U.S. Teenage Birth Rate Decreases to Record Low in 2002, Report Finds
The U.S. teenage birth rate in 2002 reached a record low since the government started collecting statistics on teen births in the 1940s, according to a report released Friday by the Federal Interagency Forum on Child and Family Statistics, the Los Angeles Times reports. The report, which compiles 25 "key" indicators of child well-being from 20 federal agencies, says that the teen birth rate has decreased by 40% since 1991 (Tytell, Los Angeles Times, 7/16). The teen birth rate in 2002 was 23 births per 1,000 girls ages 15 to 17, compared with 25 births per 1,000 girls in 2001 (Fox, Reuters, 7/16). African-American girls had the largest decrease in teen births, and births among girls ages 18 to 19 decreased to "historic" lows, the report says, according to the Los Angeles Times (Los Angeles Times, 7/16). "The drop in adolescent birth rate is one of the biggest success stories," Duane Alexander, director of the National Institute of Child Health and Human Development at NIH, said (Reuters, 7/16). According to Alexander, teenage girls who give birth are less likely to finish high school or graduate from college than other girls their age, the AP/Salt Lake Tribune reports (McDonough, AP/Salt Lake Tribune, 7/16).
The report also says that infant mortality increased and more low-birthweight infants were born in 2002, according to the Los Angeles Times. According to the report, there were seven infant deaths per 1,000 births in 2002, representing a "small but significant" increase in infant mortality, according to the Los Angeles Times. Edward Sondik, director of the National Center for Health Statistics, said that better fetal medicine that allows infants to survive birth but cannot prevent their deaths in the first weeks of life could be responsible for the increase in infant mortality, according to the Los Angeles Times. According to preliminary statistics from 2003, the infant mortality rate has likely "leveled off." The percentage of infants born weighing fewer than 5.5 pounds increased to 7.8% in 2002, continuing a 20-year trend that could be related to an increase in the use of fertility treatments, which has led to more multiple births (Los Angeles Times, 7/16).

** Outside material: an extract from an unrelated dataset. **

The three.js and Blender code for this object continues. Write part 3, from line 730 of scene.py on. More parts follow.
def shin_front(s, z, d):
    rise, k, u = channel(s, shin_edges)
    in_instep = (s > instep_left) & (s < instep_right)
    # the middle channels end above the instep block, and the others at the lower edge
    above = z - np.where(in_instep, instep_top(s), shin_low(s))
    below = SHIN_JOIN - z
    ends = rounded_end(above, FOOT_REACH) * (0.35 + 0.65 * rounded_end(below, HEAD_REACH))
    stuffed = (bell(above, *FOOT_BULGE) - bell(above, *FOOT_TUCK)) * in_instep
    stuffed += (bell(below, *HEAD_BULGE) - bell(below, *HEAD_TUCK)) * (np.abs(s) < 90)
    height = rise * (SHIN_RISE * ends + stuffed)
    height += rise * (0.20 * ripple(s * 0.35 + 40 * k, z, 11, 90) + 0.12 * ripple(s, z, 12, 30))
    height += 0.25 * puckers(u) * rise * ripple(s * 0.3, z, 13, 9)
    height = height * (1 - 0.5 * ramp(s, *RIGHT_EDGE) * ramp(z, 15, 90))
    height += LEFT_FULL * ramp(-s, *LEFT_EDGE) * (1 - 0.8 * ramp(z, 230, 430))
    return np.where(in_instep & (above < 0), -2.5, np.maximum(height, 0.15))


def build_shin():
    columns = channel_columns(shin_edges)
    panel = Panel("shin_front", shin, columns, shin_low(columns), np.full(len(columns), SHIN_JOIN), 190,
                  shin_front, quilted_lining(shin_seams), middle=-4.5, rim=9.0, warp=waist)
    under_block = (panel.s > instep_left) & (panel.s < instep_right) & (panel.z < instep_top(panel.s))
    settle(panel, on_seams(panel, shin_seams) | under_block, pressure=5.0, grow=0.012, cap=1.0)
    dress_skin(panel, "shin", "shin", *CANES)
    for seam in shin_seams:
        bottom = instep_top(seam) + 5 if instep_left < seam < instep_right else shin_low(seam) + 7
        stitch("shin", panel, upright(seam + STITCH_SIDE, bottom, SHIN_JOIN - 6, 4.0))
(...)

The report also found that the number of overweight children in the United States increased to 16% between 1999 and 2000, compared with 11% in the early 1990s and 6% in the late 1970s. According to the report, 27% of Mexican-American boys and 23% of black, non-Hispanic girls were overweight. The increased number of overweight children "jeopardizes our children's future, making them vulnerable to chronic conditions such as diabetes and hypertension previously associated more with adults than with children," Sondik said. Alexander added, "This is a trend that's been at work since 1980 ... and as a trend, it shows no sign of reversing" (McDonough, AP/Newark Star-Ledger, 7/16).

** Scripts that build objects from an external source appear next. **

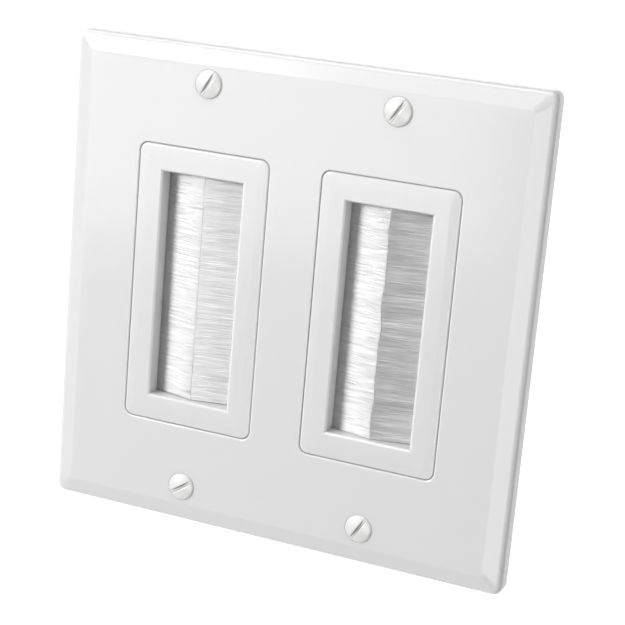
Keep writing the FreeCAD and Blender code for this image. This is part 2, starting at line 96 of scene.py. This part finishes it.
# How an insert's seam wanders, and how far the face of a row lies back in places.
WANDER_WAVES = 6
WANDER_SHORTEST = 5.0 * MM
WANDER_LONGEST = 16.0 * MM
SEAM_WANDER = {"left": 0.1 * MM, "right": 0.35 * MM}
SEAM_SEED = {"left": 5, "right": 8}
FACE_RECESS = {"left": 0.08 * MM, "right": 0.16 * MM}
RECESS_SEED_STEP = 100

# Screws: the slotted heads. The edge is a head's steep rim. The shank starts at the foot, behind the rim.
PLATE_HEAD = {
    "radius": 3.325 * MM,
    "rise": 1.0 * MM,
    "edge": 0.3 * MM,
    "edge_rise": 0.4 * MM,
    "foot": 1.812 * MM,
}
BOX_HEAD = {
    "radius": 3.3 * MM,
    "rise": 1.6 * MM,
    "edge": 0.1 * MM,
    "edge_rise": 0.2 * MM,
    "foot": 0.0,
}
PLATE_SLOT_TURNS = {(-1, 1): 60.0, (1, 1): 57.0, (-1, -1): 34.0, (1, -1): 58.5}
BOX_SLOT_TURNS = {(-1, 1): 8.0, (1, 1): -31.0, (-1, -1): 72.0, (1, -1): 19.0}
PLATE_SLOT_DEPTH = 0.62 * MM
BOX_SLOT_DEPTH = 0.9 * MM
SLOT_HALF_WIDTH = 0.38 * MM
SLOT_SOFTNESS = 0.08 * MM

# How finely a head is divided: along the slot, and across it on the slot's floor, its wall and the rest.
POINTS_ALONG = 33
FLOOR_POINTS = 3
WALL_POINTS = 7
OUTER_POINTS = 14
FLOOR_EDGE = 0.8 * SLOT_HALF_WIDTH
OUTER_START = math.asin(0.22)
OUTER_END = math.radians(88.5)

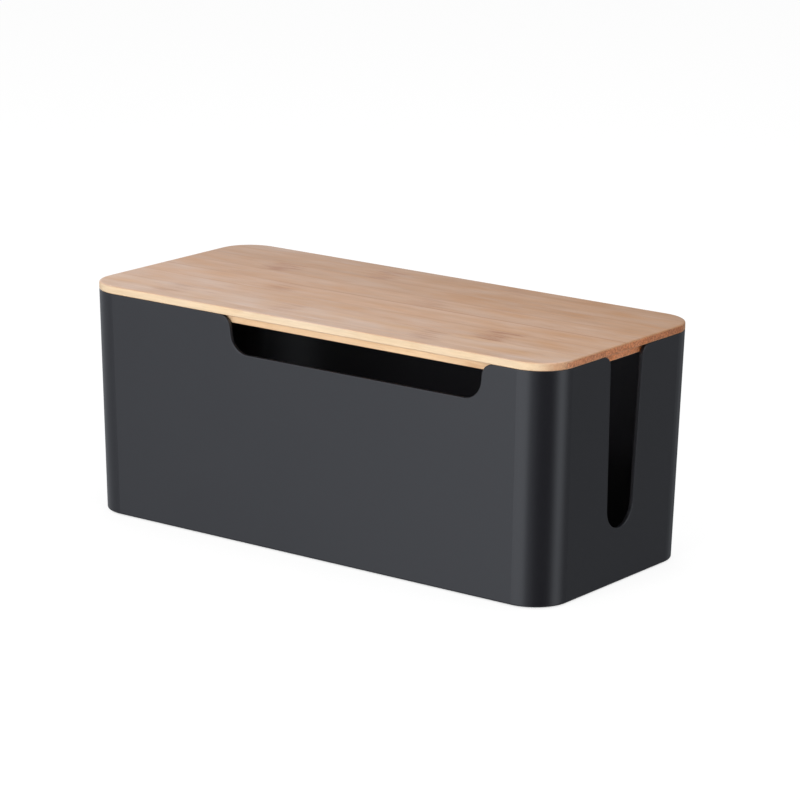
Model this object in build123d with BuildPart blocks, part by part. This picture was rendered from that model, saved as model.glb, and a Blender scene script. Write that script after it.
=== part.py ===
from build123d import *
from math import acos, atan2, degrees, hypot
import os

# Cable management box: a thin-walled moulded tub with a cable notch in its front
# wall and a slot in each end, four stick-on feet, and a lid that lifts straight
# off. The lid is glued up from bamboo strips in two plies: the face ply lies on
# the rim, and the smaller locating ply under it drops inside the walls.
#
# Millimetres, +Z up, +X along the box, the notched wall faces -Y. The origin is
# on the table under the middle of the box.

# ---- Tub ----
box_length = 310.0
box_depth = 140.0
overall_height = 130.0  # from the table to the top of the lid
corner_radius = 20.5  # the same from the rim down to the floor
draft_angle = 1.2  # every wall leans in by this much towards the floor
wall = 2.2
base_radius = 1.0  # round between the walls and the underside
floor_radius = 1.5  # and inside, between the walls and the floor
lip_radius = 0.5  # eases the rim and the openings, outside and inside

# ---- Openings in the walls ----
notch_width = 165.6  # at the rim, before its mouth is rounded
notch_depth = 20.0  # below the rim
notch_lean = 6.0  # of each side, so that the notch widens upwards
notch_offset = 30.6  # the notch's middle, to the right of the box's middle
notch_corner_radius = 11.0
notch_mouth_radius = 7.0

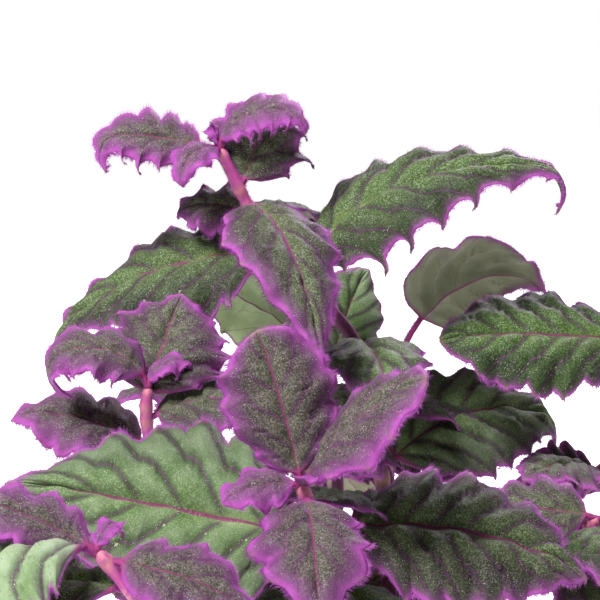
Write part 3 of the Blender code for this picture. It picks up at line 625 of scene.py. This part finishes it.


# %% [markdown]
# The blade's finish is built up in coats. The upper face is dark green, darkened by painted shade in a wide
# band along each side vein, with tiny bright specks of painted highlight where hairs and cells catch the
# light.
# Side veins, midrib and edge are violet, and a young leaf is more violet than green. The underside is a dull
# green that turns violet towards the edge.

# %% Leaf finish
def leaf_finish():
    f = Finish("velvet_leaf", Sheen_Weight=0.34, Sheen_Roughness=0.3, Sheen_Tint=(0.62, 0.08, 0.75, 1),
               Specular_IOR_Level=0.12, Subsurface_Weight=0.1, Subsurface_Scale=0.0015,
               Subsurface_Radius=(1.0, 0.8, 0.5))
    across, stalk = f.mark("across").size(), f.mark("stalk").step(0.5, 1.0)
    inset, length, young, pale, under, spur = map(f.mark, "inset length young pale under spur".split())
    off_vein = 0.5 - (f.mark("vein").fraction() - 0.5).size()
    patches = f.noise(95, detail=4.0)
    lumps = f.noise(320, detail=2.0)
    grain = f.noise(1900, detail=3.0, roughness=0.7)
    cells = f.cells(1700)
    edge = inset / (0.75 + 1.5 * young)
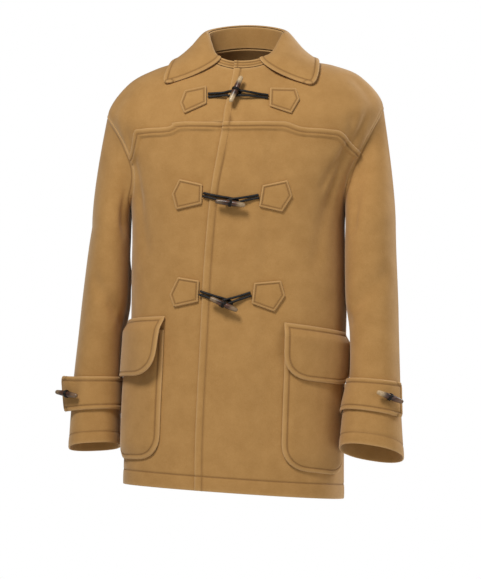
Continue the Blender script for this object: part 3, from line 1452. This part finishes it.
class DuffleTrim(bpy.types.PropertyGroup):
    """Sizes and colours of the cords, toggles and stitches."""

    cord: colour_setting("Cord", "Colour of the leather cord", "#0D0B09")
    horn: colour_setting("Horn", "Colour of the lighter streaks of horn", "#5C3826")
    horn_dark: colour_setting("Dark horn", "Colour of the darker streaks of horn", "#24140D")
    horn_pale: colour_setting("Pale horn", "Colour of the horn's tips", "#C9AE86")
    thread: colour_setting("Thread", "Colour of the top stitching", "#A67C46")
    stitch: length_setting("Stitch length", "Length of one stitch that shows", 2.6)
    pitch: length_setting("Stitch spacing", "Distance from one stitch to the next", 3.7)


# ---------------------------------------------------------------- operators
class DUFFLE_OT_stage(bpy.types.Operator):
    """Adds the camera, the soft lights, the white surround and the pale floor"""

    bl_idname = "duffle.stage"
    bl_label = "Camera and stage"

    def execute(self, context):
        build_stage(context.scene)
        return {"FINISHED"}


class DUFFLE_OT_cords(bpy.types.Operator):
    """Adds the six cord loops and the ties of the cuff toggles"""

    bl_idname = "duffle.cords"
    bl_label = "Cords"

    def execute(self, context):
        for row in each(LOOPS):
            build_loop(row)
        for row in each(CUFF_TOGGLES):
            build_tie(row)
        return {"FINISHED"}


class DUFFLE_OT_toggles(bpy.types.Operator):
    """Adds the horn toggles of the front and the cuffs, each bound with cord"""

    bl_idname = "duffle.toggles"
    bl_label = "Toggles"

    def execute(self, context):
        for row in each(TOGGLES):
            low, high = (over_front(row[f"{end}X"], row[f"{end}Z"], row["lift"]) for end in ("from", "to"))
            build_toggle(row["name"], low, high, row["paleFrom"], row["paleTo"])
        for row in each(CUFF_TOGGLES):
            middle, reach, _ = cuff_toggle_places(row)
            name = f"cuff_toggle_{row['side']}"
            build_toggle(name, middle - reach, middle + reach, row["paleFrom"], row["paleTo"])
        return {"FINISHED"}


class DUFFLE_OT_fronts(bpy.types.Operator):
    """Adds the two fronts, from the yoke seam to the hem"""

    bl_idname = "duffle.fronts"
    bl_label = "Fronts"

    def execute(self, context):
        for side in (-1, 1):
            build_front(side)
        return {"FINISHED"}


class DUFFLE_OT_back(bpy.types.Operator):
    """Adds the back, from the yoke seam to the hem"""

    bl_idname = "duffle.back"
    bl_label = "Back"

    def execute(self, context):
        build_back()
        return {"FINISHED"}


class DUFFLE_OT_yoke(bpy.types.Operator):
    """Adds the yoke over both shoulders"""

    bl_idname = "duffle.yoke"
    bl_label = "Shoulder yoke"

    def execute(self, context):
        build_yoke()
        return {"FINISHED"}


class DUFFLE_OT_collar(bpy.types.Operator):
    """Adds the neckband and the turned-down collar"""

    bl_idname = "duffle.collar"
    bl_label = "Neckband and collar"

    def execute(self, context):
        build_neckband()
        build_collar()
        return {"FINISHED"}


class DUFFLE_OT_sleeves(bpy.types.Operator):
    """Adds the two sleeves and their cuff straps"""

    bl_idname = "duffle.sleeves"
    bl_label = "Sleeves and cuff straps"

    def execute(self, context):
        for side in (-1, 1):
            build_sleeve(side)
        for row in each(STRAPS):
            build_strap(row)
        return {"FINISHED"}


class DUFFLE_OT_tabs(bpy.types.Operator):
    """Adds the six tabs that hold the cords"""

    bl_idname = "duffle.tabs"
    bl_label = "Tabs"

    def execute(self, context):
        for row in each(TABS):
            build_tab(row)
        return {"FINISHED"}


class DUFFLE_OT_pockets(bpy.types.Operator):
    """Adds the two patch pockets and their flaps"""

    bl_idname = "duffle.pockets"
    bl_label = "Pockets and flaps"

    def execute(self, context):
        for side in (-1, 1):
            build_pocket(side)
            build_flap(side)
        return {"FINISHED"}


class DUFFLE_OT_stitching(bpy.types.Operator):
    """Adds the top stitching along the sewn lines of the pieces made before it"""

    bl_idname = "duffle.stitching"
    bl_label = "Top stitching"

    def execute(self, context):
        build_stitches()
        return {"FINISHED"}


class DUFFLE_PT_coat(bpy.types.Panel):
    """Settings and pieces of the duffle coat"""

    bl_label = "Duffle coat"
    bl_space_type = "VIEW_3D"
    bl_region_type = "UI"
    bl_category = "Coat"

    def draw(self, context):
        column = self.layout.column()
        for group in (context.scene.duffle_cloth, context.scene.duffle_trim):
            for name in group.__annotations__:
                column.prop(group, name)
        for operator in OPERATORS:
            column.operator(operator.bl_idname)


OPERATORS = (DUFFLE_OT_stage, DUFFLE_OT_cords, DUFFLE_OT_toggles, DUFFLE_OT_yoke, DUFFLE_OT_back,
             DUFFLE_OT_fronts, DUFFLE_OT_collar, DUFFLE_OT_sleeves, DUFFLE_OT_tabs,
             DUFFLE_OT_pockets, DUFFLE_OT_stitching)
CLASSES = (DuffleCloth, DuffleTrim, *OPERATORS, DUFFLE_PT_coat)


# ---------------------------------------------------------------- stage
def area_light(scene, name, place, target, size, power, colour):
    light = bpy.data.lights.new(name, "AREA")
    light.shape = "DISK"
    light.size = size
    light.energy = power
    light.color = colour
    lamp = bpy.data.objects.new(name, light)
    lamp.location = place
    lamp.rotation_euler = (Vector(target) - Vector(place)).to_track_quat("-Z", "Y").to_euler()
    scene.collection.objects.link(lamp)


SURROUND = 0.21  # light of the surround on the coat; the camera sees it at 1


def build_stage(scene):
    """Camera far in front with a long lens, white surround, pale floor and three soft lights."""
    camera = bpy.data.objects.new("camera", bpy.data.cameras.new("camera"))
    camera.data.lens = 726
    camera.data.sensor_width = 36
    camera.data.clip_end = 40
    camera.location = (0.0034, -20.0, -0.4071)
    camera.rotation_euler = (math.pi / 2, 0, 0)
    scene.collection.objects.link(camera)
    scene.camera = camera
    scene.view_settings.view_transform = "Standard"

    world = bpy.data.worlds.new("White surround")
    world.use_nodes = True
    tree = world.node_tree
    tree.nodes.clear()
    seen = add(tree, "ShaderNodeLightPath").outputs["Is Camera Ray"]
    strength = times(tree, times(tree, seen, 1 - SURROUND), SURROUND, "ADD")
    white = {"Color": (1.0, 1.0, 1.0, 1.0), "Strength": strength}
    surround = add(tree, "ShaderNodeBackground", white)
    add(tree, "ShaderNodeOutputWorld", {"Surface": surround.outputs[0]})
    scene.world = world

    middle = (0.0, 0.0, -0.4)
    area_light(scene, "key", (-1.0, -2.3, 2.15), (0.0, 0.0, -0.2), 1.1, 94, (1.0, 0.98, 0.95))
    area_light(scene, "fill", (2.2, -2.2, -0.2), middle, 1.6, 12, (0.97, 0.98, 1.0))
    area_light(scene, "rim", (2.2, 1.4, 0.6), middle, 1.2, 50, (1.0, 1.0, 1.0))

    across = np.linspace(-4000, 4000, 9)
    x, y = np.meshgrid(across, across + 600)
    points = np.stack([x, y, np.full(x.shape, -1400.0)], -1).reshape(-1, 3)
    floor = new_mesh("floor", points, grid_faces(9, 9)[:, ::-1])
    material = bpy.data.materials.new("Painted board")
    material.use_nodes = True
    tree = material.node_tree
    shader = tree.nodes["Principled BSDF"]
    shader.inputs["Base Color"].default_value = (0.8, 0.79, 0.77, 1.0)
    shader.inputs["Roughness"].default_value = 0.8
    floor.data.materials.append(material)


def register():
    for kind in CLASSES:
        bpy.utils.register_class(kind)
    bpy.types.Scene.duffle_cloth = PointerProperty(type=DuffleCloth)
    bpy.types.Scene.duffle_trim = PointerProperty(type=DuffleTrim)


def unregister():
    del bpy.types.Scene.duffle_trim
    del bpy.types.Scene.duffle_cloth
    for kind in reversed(CLASSES):
        bpy.utils.unregister_class(kind)


def main():
    """Builds the coat piece by piece."""
    register()
    for operator in OPERATORS:
        group, name = operator.bl_idname.split(".")
        getattr(getattr(bpy.ops, group), name)()


if __name__ == "__main__":
    main()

Meanwhile, a study published in the August issue of the Journal of Adolescent Health found that an increase in both sexual abstinence and contraception use has led to declines in teen pregnancy since 1991, Reuters Health reports. Dr. John Santelli of CDC and colleagues examined CDC data sets showing trends in teenage sexual activity and contraception use to estimate changes in teen pregnancy and then compared the estimates to documented declines in teen pregnancy among girls ages 15 to 17. The percentage of high school girls who have become sexually active decreased from 51% to 43% from 1991 to 2001, and researchers noted an increase in condom use among teens. Santelli said that the researchers discovered that the "behaviors line up with the changes in pregnancy rates" (McCook, Reuters Health, 7/15).
Researchers said that 53% of the decrease in teen pregnancy can be attributed to sexual abstinence and 47% can be attributed to increased contraceptive use, according to the Washington Times. Bill Albert, spokesperson for the National Campaign to Prevent Teen Pregnancy, said, "I think what one of the primary contributions of this study is that it indicates that convincing kids to delay sex is not an impossible mission, number one; and number two, for those kids who are sexually active, it is critically important for them to use contraception consistently and carefully." Pia de Solenni, director of life and women's issues for the Family Research Council, said, "It just goes to show you that even though the focus has been largely on contraception, that where abstinence is promoted, it does work" (McCown, Washington Times, 7/16).